Repotting pre-bonsai olive step by step
In spring I waited untill the weather was nice and warm, and the olive started to push growth. With lush green breaking through the old bark all over the tree it was clear the tree has survived winter, and time had come to repot the olive.
When to repot an olive bonsai depends on the weather. Whenever your olive pre bonsai is growing strongly, you can repot. In my climate that typically means any time after early May. As this plant was unhappy, I waited for the real summer weather and repotted in the first week of July.
Step one for repotting a pre-bonsai olive from nursery material into bonsai training pot is to check where the main roots are located. In some cases you are lucky, and the base of the tree displays an enormous swell, creating a monster Nebari. I selected these trees because they showed some surface roots, and the base of the tree showed some swelling. When I took it out of the pot, I realized a lot of fine roots were present in the upper third of the pot. As such, I decided the lower two thirds of the rootball were unneeded.
Step two for repotting a pre-bonsai olive into a bonsai training pot consisted of taking a large saw, and cutting the bottom section of the rootball. Although this will look drastic to many inexperienced in bonsai, this places very litte stress on the remaining roots. Most of them will be split by the saw, and you avoid a lot of tugging and twisting of roots. Do however take care to later clip the ends of the roots with a sharp pair of scissors.
Step three for repotting a pre-bonsai olive tree consists of carefully raking out the rootball. Working around and around, slowly all soil is worked out of the rootball, working from the outside inward. Whenever the roots are circling the rootball, take a pair of sharp scissors and cut them. Carefully manipulate twisted roots to be more or less lineairly radiating outward, without tangling with other roots. This is time consuming, so it is best to do this in the shade, on a cloudy day and mist the roots every once in a while. I find working on a fairly dry rootbal is easier than a fully wet rootball. Do this well, and you will be left with an open rootball and all roots will radiate outwards without interfering with the other roots.
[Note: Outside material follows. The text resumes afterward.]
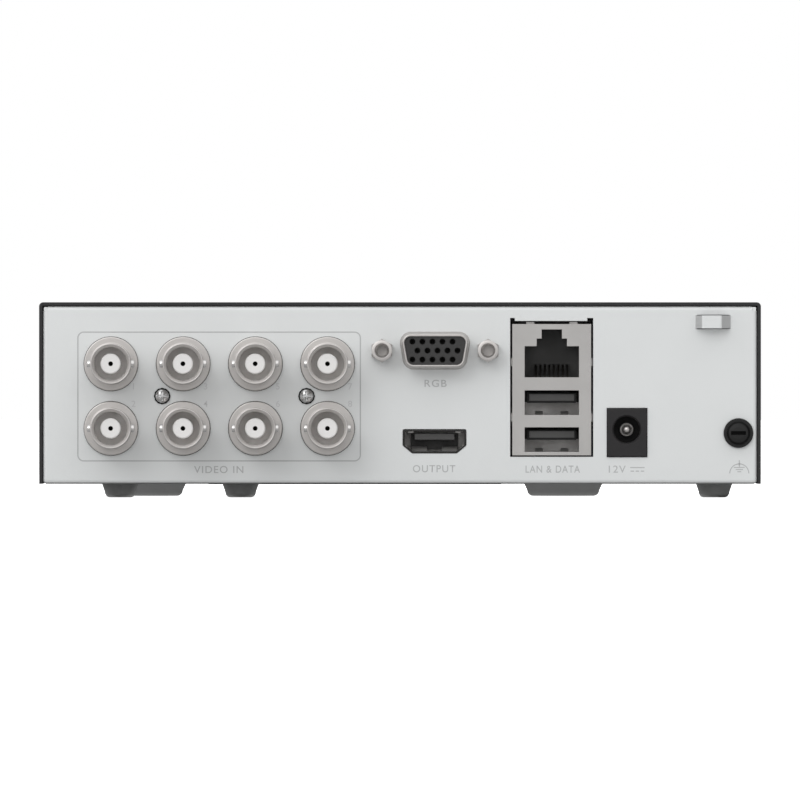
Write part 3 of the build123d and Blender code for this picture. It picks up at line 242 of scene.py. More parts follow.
LOOKS = {
    "panel_grey": dict(
        colour=(0.66, 0.675, 0.675), roughness=0.45, tint=0.01, grain=1600, depth=0.004,
        edge=(0.75, 0.76, 0.76), edge_radius=0.12,
    ),
    "cover_black": dict(
        colour=(0.016, 0.016, 0.017), roughness=0.55, tint=0.12, spread=0.012, mottle=1300,
        smudge=30, grain=1900, depth=0.03, edge=(0.045, 0.045, 0.047), specular=0.35,
    ),
    "bezel_black": dict(
        colour=(0.016, 0.016, 0.017), roughness=0.25, tint=0.12, grain=3000, depth=0.006,
        edge=(0.022, 0.022, 0.024),
    ),
    "lens_smoke": dict(
        colour=(0.03, 0.03, 0.035), roughness=0.08, tint=0.05, spread=0.03, grain=900, depth=0.002,
    ),
    "nickel": dict(
        colour=(0.52, 0.50, 0.485), roughness=0.42, metallic=0.85, tint=0.04, grain=1300,
        depth=0.002, edge=(0.58, 0.56, 0.545),
    ),
    "tin_shield": dict(
        colour=(0.44, 0.43, 0.42), roughness=0.4, metallic=0.85, tint=0.05, grain=1800, depth=0.003,
        edge=(0.62, 0.6, 0.58),
    ),
    "zinc_steel": dict(
        colour=(0.55, 0.55, 0.55), roughness=0.25, metallic=1.0, tint=0.06, grain=1500, depth=0.002,
    ),
    "black_steel": dict(
        colour=(0.009, 0.009, 0.009), roughness=0.35, tint=0.15, depth=0.004,
        edge=(0.05, 0.05, 0.05), specular=0.3,
    ),
    "insulator_white": dict(colour=(0.72, 0.71, 0.70), roughness=0.45, tint=0.015, depth=0.002),
    "moulding_black": dict(
        colour=(0.02, 0.019, 0.019), roughness=0.5, tint=0.12, depth=0.004,
        edge=(0.035, 0.034, 0.034),
    ),
    "moulding_grey": dict(
        colour=(0.05, 0.049, 0.048), roughness=0.5, tint=0.1, depth=0.004, edge=(0.08, 0.08, 0.08),
    ),
    # Painted light: the dark grey rubber is given a lighter colour so the feet stay light in the shade under
    # the case.
    "foot_rubber": dict(
        colour=(0.42, 0.423, 0.42), roughness=0.7, tint=0.06, grain=1500, depth=0.012,
        edge=(0.46, 0.46, 0.46),
    ),
    "board_green": dict(colour=(0.02, 0.13, 0.06), roughness=0.35, tint=0.12, grain=700, depth=0.01),
    "chip_black": dict(colour=(0.025, 0.025, 0.026), roughness=0.55, tint=0.08, depth=0.01),
    "capacitor_sleeve": dict(colour=(0.02, 0.02, 0.05), roughness=0.25, tint=0.1, depth=0.003),
    "sink_aluminium": dict(
        colour=(0.06, 0.06, 0.065), roughness=0.4, metallic=0.7, tint=0.1, stretch=(1, 0.1, 1),
    ),
    "cast_aluminium": dict(
        colour=(0.5, 0.5, 0.51), roughness=0.5, metallic=0.9, tint=0.08, grain=1200, depth=0.03,
    ),
    "disk_steel": dict(colour=(0.62, 0.62, 0.63), roughness=0.3, metallic=1.0, stretch=(1, 0.05, 1)),
    "platter_mirror": dict(
        colour=(0.75, 0.75, 0.76), roughness=0.06, metallic=1.0, tint=0.02, spread=0.02,
        depth=0.0005,
    ),
    "socket_charcoal": dict(colour=(0.065, 0.064, 0.062), roughness=0.5, tint=0.1, depth=0.004),
    # Painted light: the bores are a rougher metal in a lighter colour than the shells, lightening them
    # inside.
    "satin_bore_painted_light": dict(colour=(0.78, 0.755, 0.735), roughness=0.5, metallic=0.6, tint=0.04, depth=0.002),
    "polished_lug": dict(
        colour=(0.62, 0.61, 0.6), roughness=0.2, metallic=1.0, tint=0.03, spread=0.03, depth=0.001,
    ),
    # Painted shade: the contacts are near black, standing in for the shade deep in their sockets.
    "contact_painted_shade": dict(colour=(0.018, 0.016, 0.013), roughness=0.5, metallic=0.3, tint=0.1),
    "rolled_tin": dict(colour=(0.44, 0.43, 0.42), roughness=0.45, metallic=0.7, tint=0.08, depth=0.003),
    "slotted_black": dict(
        colour=(0.024, 0.024, 0.024), roughness=0.5, tint=0.1, depth=0.004, edge=(0.05, 0.05, 0.05),
        specular=0.1,
    ),
    "inlet_black": dict(
        colour=(0.014, 0.013, 0.014), roughness=0.45, tint=0.1, depth=0.004,
        edge=(0.02, 0.02, 0.02), specular=0.3,
    ),
    "gasket_black": dict(
        colour=(0.008, 0.008, 0.008), roughness=0.6, tint=0.15, depth=0.004, specular=0.2,
    ),
    "cable_grey": dict(colour=(0.42, 0.42, 0.43), roughness=0.5, tint=0.05, stretch=(20, 1, 1)),
}
MATERIALS = {name: surface(name, **look) for name, look in LOOKS.items()}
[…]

Step four for preparing a nursery olive tree for a bonsai pot is the reduction of the roots. In this depicted Olive pre-bonsai two rings of main roots were present. One at the original soil line. This consisted of a limited number of roots, some of them thick. Whole sections of the nebari were devoid of roots. A few cm deeper a second crown of roots was present. As these were well-distributed, it was decided to remove all upper roots. This will cause some challenges for the taper in the trunk later on, and this will have to be dealt with with sme carving. In the end, the rootbase is not ideal for bonsai. At the bottom of the rootball, remove all heavy roots with a knob-cutter. Trim the roots to fit the container you have selected to put the tree in.
The final step to move a pre-bonsai from nursery soil to a pre-bonsai container is the planting in the training pot. For all trees I normally use the same substrate. A chemically inert lava-like substance, mixed with baked clay pellets and bark, sifted to some 2-5mm diameter. For this olive however I decided to go for courser substrate. Mainly because I had it available. The course substrates used allow free-drainage of water, avoiding roots sufficating in ever-wet substrate. I can water my trees every day without any harm done. This allows for instance for prelonged watering by an irrigation system in case of vacation, but also in case of a heat wave.
From now on, the tree has to establish itself in the container. For this, top-growth is important, as this stimulates root formation. To this end, the olive is placed in full sunlight, and watered & fertilized frequently. During the growing season young green shoots used in the main design will be wired in place. Shoots that are not needed are removed every few weeks.